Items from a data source
- - -

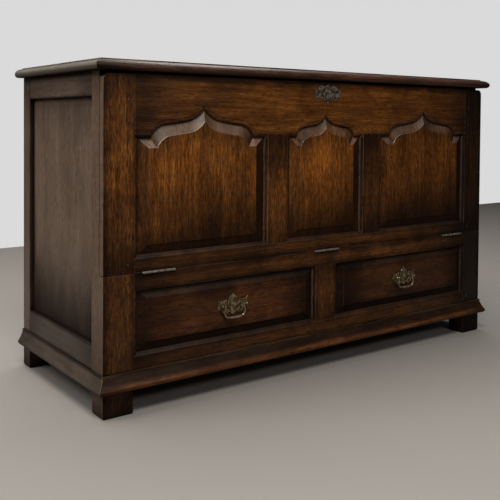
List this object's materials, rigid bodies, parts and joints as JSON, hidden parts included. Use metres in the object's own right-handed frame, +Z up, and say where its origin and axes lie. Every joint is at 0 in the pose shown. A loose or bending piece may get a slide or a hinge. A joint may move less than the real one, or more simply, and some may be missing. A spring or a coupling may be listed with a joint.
{
  "type": "mule chest",
  "caption": "Joined oak mule chest: lift-up lid, hinged fall front with ogee-arched fielded panels, drawers below with brass bail handles, moulded base on stile feet.",
  "frame": {"origin": "on the floor, under the middle of the chest's bounding box", "axes": "+X across the front from the left drawer to the right one, +Y from the front to the back, +Z up"},
  "size_m": [1.451, 0.5458, 0.855],
  "materials": {
    "oak_front": "old waxed oak, warm brown, darker in the corners and recesses",
    "oak_side": "old waxed oak, greyer brown, dulled",
    "oak_lid": "old waxed oak, reddish brown, worn pale on the upper edge",
    "oak_inner": "bare oak, dry and dusty",
    "brass": "aged brass, olive brown with rubbed highlights",
    "iron": "dark wrought iron, slightly rusted"
  },
  "bodies": {
    "carcass": {"back_boards": "oak_inner", "back_bottom_rail": "oak_inner", "back_mid_rail": "oak_inner", "back_top_rail": "oak_inner", "drawer_muntin": "oak_front", "drawer_runners": "oak_inner", "fall_hinge_fixed_leaves": "brass", "floor_bearers": "oak_inner", "floor_boards": "oak_inner", "front_base_moulding": "oak_front", "front_bottom_rail": "oak_front", "front_left_post": "oak_front", "front_mid_rail": "oak_front", "front_right_post": "oak_front", "front_top_rail": "oak_inner", "hinge_pins": "brass", "left_base_moulding": "oak_side", "left_bottom_rail": "oak_side", "left_side_panel": "oak_side", "left_top_rail": "oak_side", "lid_hinge_fixed_leaves": "brass", "rear_left_post": "oak_side", "rear_right_post": "oak_side", "right_base_moulding": "oak_side", "right_bottom_rail": "oak_side", "right_side_panel": "oak_side", "right_top_rail": "oak_side"},
    "fall_front": {"escutcheon": "brass", "fall_bottom_rail": "oak_front", "fall_centre_panel": "oak_front", "fall_hinge_moving_leaves": "brass", "fall_left_muntin": "oak_front", "fall_left_panel": "oak_front", "fall_left_stile": "oak_front", "fall_right_muntin": "oak_front", "fall_right_panel": "oak_front", "fall_right_stile": "oak_front", "fall_top_rail": "oak_front", "lock_case": "iron"},
    "lock_bolt": {"lock_bolt": "iron"},
    "lid": {"lid_front_board": "oak_lid", "lid_hinge_moving_leaves": "brass", "lid_rear_board": "oak_lid", "lock_strike_plate": "iron"},
    "drawer_left": {"drawer_left_back": "oak_inner", "drawer_left_bottom": "oak_inner", "drawer_left_front": "oak_front", "drawer_left_handle_plate": "brass", "drawer_left_handle_posts": "brass", "drawer_left_inner_side": "oak_inner", "drawer_left_outer_side": "oak_inner"},
    "drawer_right": {"drawer_right_back": "oak_inner", "drawer_right_bottom": "oak_inner", "drawer_right_front": "oak_front", "drawer_right_handle_plate": "brass", "drawer_right_handle_posts": "brass", "drawer_right_inner_side": "oak_inner", "drawer_right_outer_side": "oak_inner"},
    "bail_left": {"drawer_left_bail": "brass"},
    "bail_right": {"drawer_right_bail": "brass"}
  },
  "joints": [
    {"name": "fall_hinge", "type": "hinge", "parent": "carcass", "child": "fall_front", "pos_m": [0, -0.25955, 0.3405], "axis": [1, 0, 0], "range_deg": [0, 90]},
    {"name": "lid_hinge", "type": "hinge", "parent": "carcass", "child": "lid", "pos_m": [0, 0.26965, 0.82685], "axis": [-1, 0, 0], "range_deg": [0, 100]},
    {"name": "bolt_slide", "type": "slide", "parent": "fall_front", "child": "lock_bolt", "axis": [0, 0, 1], "range_m": [0, 0.012]},
    {"name": "drawer_left_slide", "type": "slide", "parent": "carcass", "child": "drawer_left", "axis": [0, -1, 0], "range_m": [0, 0.35]},
    {"name": "bail_left_swing", "type": "hinge", "parent": "drawer_left", "child": "bail_left", "pos_m": [-0.327, -0.26555, 0.2263], "axis": [-1, 0, 0], "range_deg": [-8, 90]},
    {"name": "drawer_right_slide", "type": "slide", "parent": "carcass", "child": "drawer_right", "axis": [0, -1, 0], "range_m": [0, 0.35]},
    {"name": "bail_right_swing", "type": "hinge", "parent": "drawer_right", "child": "bail_right", "pos_m": [0.327, -0.26555, 0.2263], "axis": [-1, 0, 0], "range_deg": [-8, 90]}
  ]
}
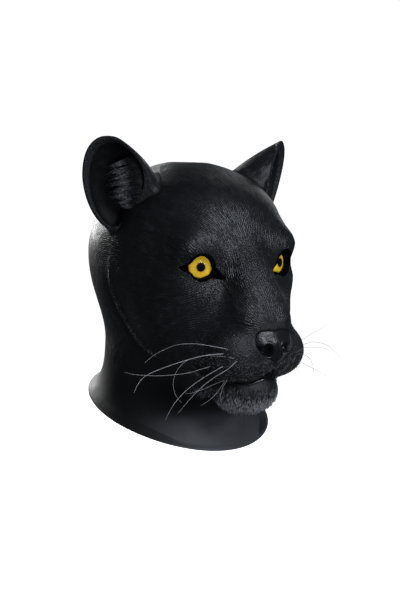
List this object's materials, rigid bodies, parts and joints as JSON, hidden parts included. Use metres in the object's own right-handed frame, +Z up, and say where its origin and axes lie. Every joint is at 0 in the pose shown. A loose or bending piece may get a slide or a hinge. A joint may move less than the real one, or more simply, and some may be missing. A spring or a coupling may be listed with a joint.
{
  "type": "animal head mask",
  "caption": "Hollow full-head black panther mask with upright cupped ears, domed amber eyes, a broad muzzle and a flared neck bib, open below for the wearer's head.",
  "frame": {"origin": "inside of the crown, where the top of the wearer's head rests", "axes": "+Z up through the crown, -Y the way the muzzle points, +X towards the wearer's left ear"},
  "size_m": [0.2532, 0.2672, 0.3156],
  "materials": {
    "black_latex": "satin, with sculpted fur",
    "amber_acrylic": "polished dome over a painted iris"
  },
  "bodies": {
    "root": {"mask_skin": "black_latex", "eye_left": "amber_acrylic", "eye_right": "amber_acrylic"}
  },
  "joints": []
}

- - -

◆ **Request**: All the data must be duplicated exactly, with nothing added or removed.

◆ **Response below**:
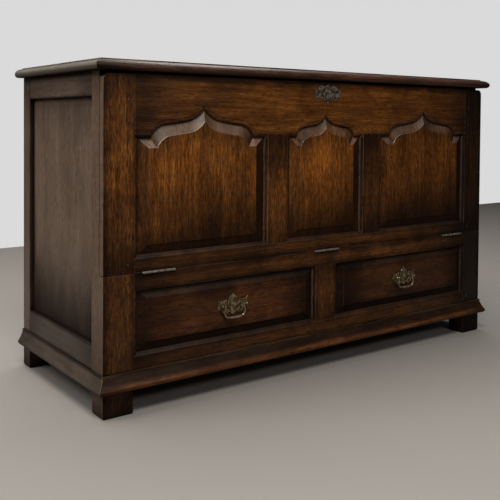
List this object's materials, rigid bodies, parts and joints as JSON, hidden parts included. Use metres in the object's own right-handed frame, +Z up, and say where its origin and axes lie. Every joint is at 0 in the pose shown. A loose or bending piece may get a slide or a hinge. A joint may move less than the real one, or more simply, and some may be missing. A spring or a coupling may be listed with a joint.
{
  "type": "mule chest",
  "caption": "Joined oak mule chest: lift-up lid, hinged fall front with ogee-arched fielded panels, drawers below with brass bail handles, moulded base on stile feet.",
  "frame": {"origin": "on the floor, under the middle of the chest's bounding box", "axes": "+X across the front from the left drawer to the right one, +Y from the front to the back, +Z up"},
  "size_m": [1.451, 0.5458, 0.855],
  "materials": {
    "oak_front": "old waxed oak, warm brown, darker in the corners and recesses",
    "oak_side": "old waxed oak, greyer brown, dulled",
    "oak_lid": "old waxed oak, reddish brown, worn pale on the upper edge",
    "oak_inner": "bare oak, dry and dusty",
    "brass": "aged brass, olive brown with rubbed highlights",
    "iron": "dark wrought iron, slightly rusted"
  },
  "bodies": {
    "carcass": {"back_boards": "oak_inner", "back_bottom_rail": "oak_inner", "back_mid_rail": "oak_inner", "back_top_rail": "oak_inner", "drawer_muntin": "oak_front", "drawer_runners": "oak_inner", "fall_hinge_fixed_leaves": "brass", "floor_bearers": "oak_inner", "floor_boards": "oak_inner", "front_base_moulding": "oak_front", "front_bottom_rail": "oak_front", "front_left_post": "oak_front", "front_mid_rail": "oak_front", "front_right_post": "oak_front", "front_top_rail": "oak_inner", "hinge_pins": "brass", "left_base_moulding": "oak_side", "left_bottom_rail": "oak_side", "left_side_panel": "oak_side", "left_top_rail": "oak_side", "lid_hinge_fixed_leaves": "brass", "rear_left_post": "oak_side", "rear_right_post": "oak_side", "right_base_moulding": "oak_side", "right_bottom_rail": "oak_side", "right_side_panel": "oak_side", "right_top_rail": "oak_side"},
    "fall_front": {"escutcheon": "brass", "fall_bottom_rail": "oak_front", "fall_centre_panel": "oak_front", "fall_hinge_moving_leaves": "brass", "fall_left_muntin": "oak_front", "fall_left_panel": "oak_front", "fall_left_stile": "oak_front", "fall_right_muntin": "oak_front", "fall_right_panel": "oak_front", "fall_right_stile": "oak_front", "fall_top_rail": "oak_front", "lock_case": "iron"},
    "lock_bolt": {"lock_bolt": "iron"},
    "lid": {"lid_front_board": "oak_lid", "lid_hinge_moving_leaves": "brass", "lid_rear_board": "oak_lid", "lock_strike_plate": "iron"},
    "drawer_left": {"drawer_left_back": "oak_inner", "drawer_left_bottom": "oak_inner", "drawer_left_front": "oak_front", "drawer_left_handle_plate": "brass", "drawer_left_handle_posts": "brass", "drawer_left_inner_side": "oak_inner", "drawer_left_outer_side": "oak_inner"},
    "drawer_right": {"drawer_right_back": "oak_inner", "drawer_right_bottom": "oak_inner", "drawer_right_front": "oak_front", "drawer_right_handle_plate": "brass", "drawer_right_handle_posts": "brass", "drawer_right_inner_side": "oak_inner", "drawer_right_outer_side": "oak_inner"},
    "bail_left": {"drawer_left_bail": "brass"},
    "bail_right": {"drawer_right_bail": "brass"}
  },
  "joints": [
    {"name": "fall_hinge", "type": "hinge", "parent": "carcass", "child": "fall_front", "pos_m": [0, -0.25955, 0.3405], "axis": [1, 0, 0], "range_deg": [0, 90]},
    {"name": "lid_hinge", "type": "hinge", "parent": "carcass", "child": "lid", "pos_m": [0, 0.26965, 0.82685], "axis": [-1, 0, 0], "range_deg": [0, 100]},
    {"name": "bolt_slide", "type": "slide", "parent": "fall_front", "child": "lock_bolt", "axis": [0, 0, 1], "range_m": [0, 0.012]},
    {"name": "drawer_left_slide", "type": "slide", "parent": "carcass", "child": "drawer_left", "axis": [0, -1, 0], "range_m": [0, 0.35]},
    {"name": "bail_left_swing", "type": "hinge", "parent": "drawer_left", "child": "bail_left", "pos_m": [-0.327, -0.26555, 0.2263], "axis": [-1, 0, 0], "range_deg": [-8, 90]},
    {"name": "drawer_right_slide", "type": "slide", "parent": "carcass", "child": "drawer_right", "axis": [0, -1, 0], "range_m": [0, 0.35]},
    {"name": "bail_right_swing", "type": "hinge", "parent": "drawer_right", "child": "bail_right", "pos_m": [0.327, -0.26555, 0.2263], "axis": [-1, 0, 0], "range_deg": [-8, 90]}
  ]
}
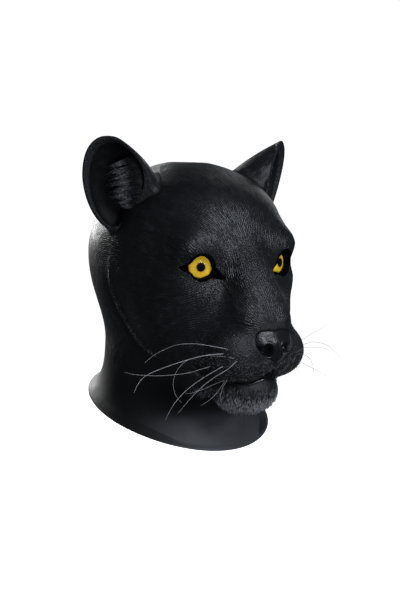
List this object's materials, rigid bodies, parts and joints as JSON, hidden parts included. Use metres in the object's own right-handed frame, +Z up, and say where its origin and axes lie. Every joint is at 0 in the pose shown. A loose or bending piece may get a slide or a hinge. A joint may move less than the real one, or more simply, and some may be missing. A spring or a coupling may be listed with a joint.
{
  "type": "animal head mask",
  "caption": "Hollow full-head black panther mask with upright cupped ears, domed amber eyes, a broad muzzle and a flared neck bib, open below for the wearer's head.",
  "frame": {"origin": "inside of the crown, where the top of the wearer's head rests", "axes": "+Z up through the crown, -Y the way the muzzle points, +X towards the wearer's left ear"},
  "size_m": [0.2532, 0.2672, 0.3156],
  "materials": {
    "black_latex": "satin, with sculpted fur",
    "amber_acrylic": "polished dome over a painted iris"
  },
  "bodies": {
    "root": {"mask_skin": "black_latex", "eye_left": "amber_acrylic", "eye_right": "amber_acrylic"}
  },
  "joints": []
}